-- Begin The data --

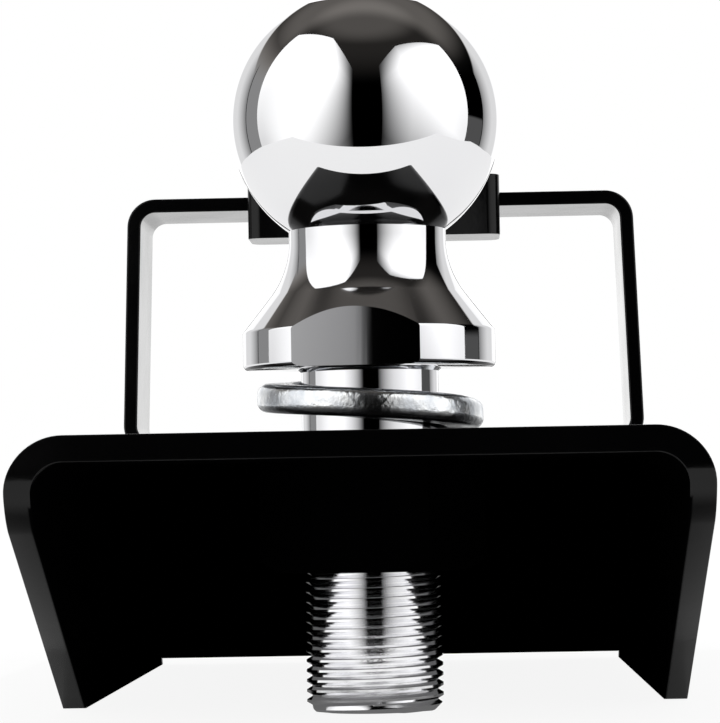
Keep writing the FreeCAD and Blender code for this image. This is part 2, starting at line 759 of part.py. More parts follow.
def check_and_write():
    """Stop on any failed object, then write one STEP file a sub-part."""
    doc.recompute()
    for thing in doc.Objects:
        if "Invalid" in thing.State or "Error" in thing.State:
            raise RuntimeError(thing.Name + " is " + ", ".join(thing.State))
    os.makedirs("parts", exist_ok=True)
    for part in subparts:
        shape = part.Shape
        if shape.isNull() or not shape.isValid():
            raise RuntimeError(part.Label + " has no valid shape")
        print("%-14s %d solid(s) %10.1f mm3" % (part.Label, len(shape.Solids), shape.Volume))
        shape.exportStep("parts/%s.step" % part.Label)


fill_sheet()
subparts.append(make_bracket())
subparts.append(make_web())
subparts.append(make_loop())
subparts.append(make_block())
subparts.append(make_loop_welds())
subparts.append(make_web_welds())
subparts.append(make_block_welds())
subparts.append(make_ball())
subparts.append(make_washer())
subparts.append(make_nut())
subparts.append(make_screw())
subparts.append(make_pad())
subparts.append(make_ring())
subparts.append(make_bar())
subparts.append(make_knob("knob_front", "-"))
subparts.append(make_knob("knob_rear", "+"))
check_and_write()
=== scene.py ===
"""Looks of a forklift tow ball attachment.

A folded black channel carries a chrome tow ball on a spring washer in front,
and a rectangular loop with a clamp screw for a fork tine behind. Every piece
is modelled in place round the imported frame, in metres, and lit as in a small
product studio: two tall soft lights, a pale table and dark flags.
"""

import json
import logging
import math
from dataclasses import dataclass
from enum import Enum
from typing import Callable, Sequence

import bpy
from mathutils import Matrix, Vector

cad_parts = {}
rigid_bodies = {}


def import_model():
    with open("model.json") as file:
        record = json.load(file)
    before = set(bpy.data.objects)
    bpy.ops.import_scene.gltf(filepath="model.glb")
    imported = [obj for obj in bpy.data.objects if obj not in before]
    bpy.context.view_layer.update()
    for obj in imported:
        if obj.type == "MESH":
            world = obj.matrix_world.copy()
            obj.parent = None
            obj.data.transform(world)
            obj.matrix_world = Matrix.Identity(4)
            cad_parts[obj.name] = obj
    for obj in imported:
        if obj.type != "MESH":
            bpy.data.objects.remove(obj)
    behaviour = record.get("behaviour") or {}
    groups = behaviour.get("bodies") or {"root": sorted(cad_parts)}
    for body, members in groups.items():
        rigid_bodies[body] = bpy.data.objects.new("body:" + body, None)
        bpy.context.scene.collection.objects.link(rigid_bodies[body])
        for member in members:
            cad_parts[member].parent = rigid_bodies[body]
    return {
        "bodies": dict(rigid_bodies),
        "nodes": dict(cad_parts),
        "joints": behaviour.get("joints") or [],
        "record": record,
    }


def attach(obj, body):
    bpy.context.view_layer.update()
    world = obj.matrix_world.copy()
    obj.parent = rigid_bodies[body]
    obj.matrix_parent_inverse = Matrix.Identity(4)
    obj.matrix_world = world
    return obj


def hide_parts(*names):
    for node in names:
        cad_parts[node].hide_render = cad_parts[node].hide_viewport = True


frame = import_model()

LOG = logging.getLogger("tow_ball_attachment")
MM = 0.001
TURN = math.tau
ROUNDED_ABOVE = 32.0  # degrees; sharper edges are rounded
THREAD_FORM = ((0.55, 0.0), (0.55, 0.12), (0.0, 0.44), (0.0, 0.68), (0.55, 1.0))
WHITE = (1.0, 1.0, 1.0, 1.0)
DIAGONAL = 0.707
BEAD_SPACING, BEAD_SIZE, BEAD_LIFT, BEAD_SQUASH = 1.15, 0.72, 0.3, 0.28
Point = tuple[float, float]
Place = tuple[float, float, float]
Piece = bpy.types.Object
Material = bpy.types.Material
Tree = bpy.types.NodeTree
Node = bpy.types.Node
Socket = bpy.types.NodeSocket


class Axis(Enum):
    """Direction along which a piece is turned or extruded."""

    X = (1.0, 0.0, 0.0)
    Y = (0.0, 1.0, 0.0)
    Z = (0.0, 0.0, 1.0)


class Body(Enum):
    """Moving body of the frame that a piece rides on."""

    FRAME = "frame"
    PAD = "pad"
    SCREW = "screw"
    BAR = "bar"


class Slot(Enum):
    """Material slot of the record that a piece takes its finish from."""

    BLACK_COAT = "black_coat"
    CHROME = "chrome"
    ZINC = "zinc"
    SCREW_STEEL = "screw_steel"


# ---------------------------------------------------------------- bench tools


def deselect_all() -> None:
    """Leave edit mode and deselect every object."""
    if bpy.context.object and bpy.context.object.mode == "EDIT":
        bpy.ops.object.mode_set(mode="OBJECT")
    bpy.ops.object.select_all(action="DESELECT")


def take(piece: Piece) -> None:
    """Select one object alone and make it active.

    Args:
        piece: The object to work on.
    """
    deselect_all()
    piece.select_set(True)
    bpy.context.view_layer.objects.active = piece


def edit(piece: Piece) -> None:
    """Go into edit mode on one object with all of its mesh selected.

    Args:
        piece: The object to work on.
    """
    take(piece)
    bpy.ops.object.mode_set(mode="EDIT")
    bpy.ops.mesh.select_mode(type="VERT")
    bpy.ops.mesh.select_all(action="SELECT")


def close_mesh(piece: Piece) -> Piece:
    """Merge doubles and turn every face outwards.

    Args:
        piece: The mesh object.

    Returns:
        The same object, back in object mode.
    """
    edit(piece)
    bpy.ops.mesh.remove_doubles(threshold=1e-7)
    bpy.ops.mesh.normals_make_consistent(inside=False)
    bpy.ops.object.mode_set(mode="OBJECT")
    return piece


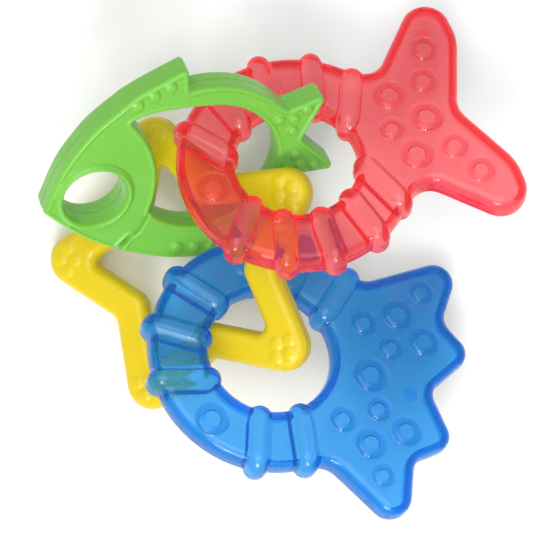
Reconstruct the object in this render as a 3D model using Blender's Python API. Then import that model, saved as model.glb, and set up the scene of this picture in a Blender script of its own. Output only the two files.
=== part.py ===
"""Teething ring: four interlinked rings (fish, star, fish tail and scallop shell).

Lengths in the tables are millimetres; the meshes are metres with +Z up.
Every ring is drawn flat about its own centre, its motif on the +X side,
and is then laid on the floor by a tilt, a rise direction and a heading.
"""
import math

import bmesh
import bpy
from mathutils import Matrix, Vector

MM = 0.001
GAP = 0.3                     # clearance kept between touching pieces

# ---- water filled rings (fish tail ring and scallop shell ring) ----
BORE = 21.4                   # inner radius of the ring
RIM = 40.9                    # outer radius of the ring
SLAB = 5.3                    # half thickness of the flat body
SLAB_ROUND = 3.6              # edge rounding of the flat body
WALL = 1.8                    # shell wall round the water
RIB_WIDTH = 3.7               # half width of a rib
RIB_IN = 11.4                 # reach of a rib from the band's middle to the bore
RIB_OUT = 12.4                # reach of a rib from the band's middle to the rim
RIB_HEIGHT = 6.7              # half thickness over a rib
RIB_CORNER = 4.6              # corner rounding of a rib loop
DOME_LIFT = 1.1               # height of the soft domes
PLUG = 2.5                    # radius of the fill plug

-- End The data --

_Given task:_
Go back over the listing above and copy exactly the lines that begin at the line with "subparts.append(make_loop())" and stop after the line with "bpy.data.objects.remove(obj)"; leave out every other line.

_Completed exercise:_
subparts.append(make_loop())
subparts.append(make_block())
subparts.append(make_loop_welds())
subparts.append(make_web_welds())
subparts.append(make_block_welds())
subparts.append(make_ball())
subparts.append(make_washer())
subparts.append(make_nut())
subparts.append(make_screw())
subparts.append(make_pad())
subparts.append(make_ring())
subparts.append(make_bar())
subparts.append(make_knob("knob_front", "-"))
subparts.append(make_knob("knob_rear", "+"))
check_and_write()
=== scene.py ===
"""Looks of a forklift tow ball attachment.

A folded black channel carries a chrome tow ball on a spring washer in front,
and a rectangular loop with a clamp screw for a fork tine behind. Every piece
is modelled in place round the imported frame, in metres, and lit as in a small
product studio: two tall soft lights, a pale table and dark flags.
"""

import json
import logging
import math
from dataclasses import dataclass
from enum import Enum
from typing import Callable, Sequence

import bpy
from mathutils import Matrix, Vector

cad_parts = {}
rigid_bodies = {}


def import_model():
    with open("model.json") as file:
        record = json.load(file)
    before = set(bpy.data.objects)
    bpy.ops.import_scene.gltf(filepath="model.glb")
    imported = [obj for obj in bpy.data.objects if obj not in before]
    bpy.context.view_layer.update()
    for obj in imported:
        if obj.type == "MESH":
            world = obj.matrix_world.copy()
            obj.parent = None
            obj.data.transform(world)
            obj.matrix_world = Matrix.Identity(4)
            cad_parts[obj.name] = obj
    for obj in imported:
        if obj.type != "MESH":
            bpy.data.objects.remove(obj)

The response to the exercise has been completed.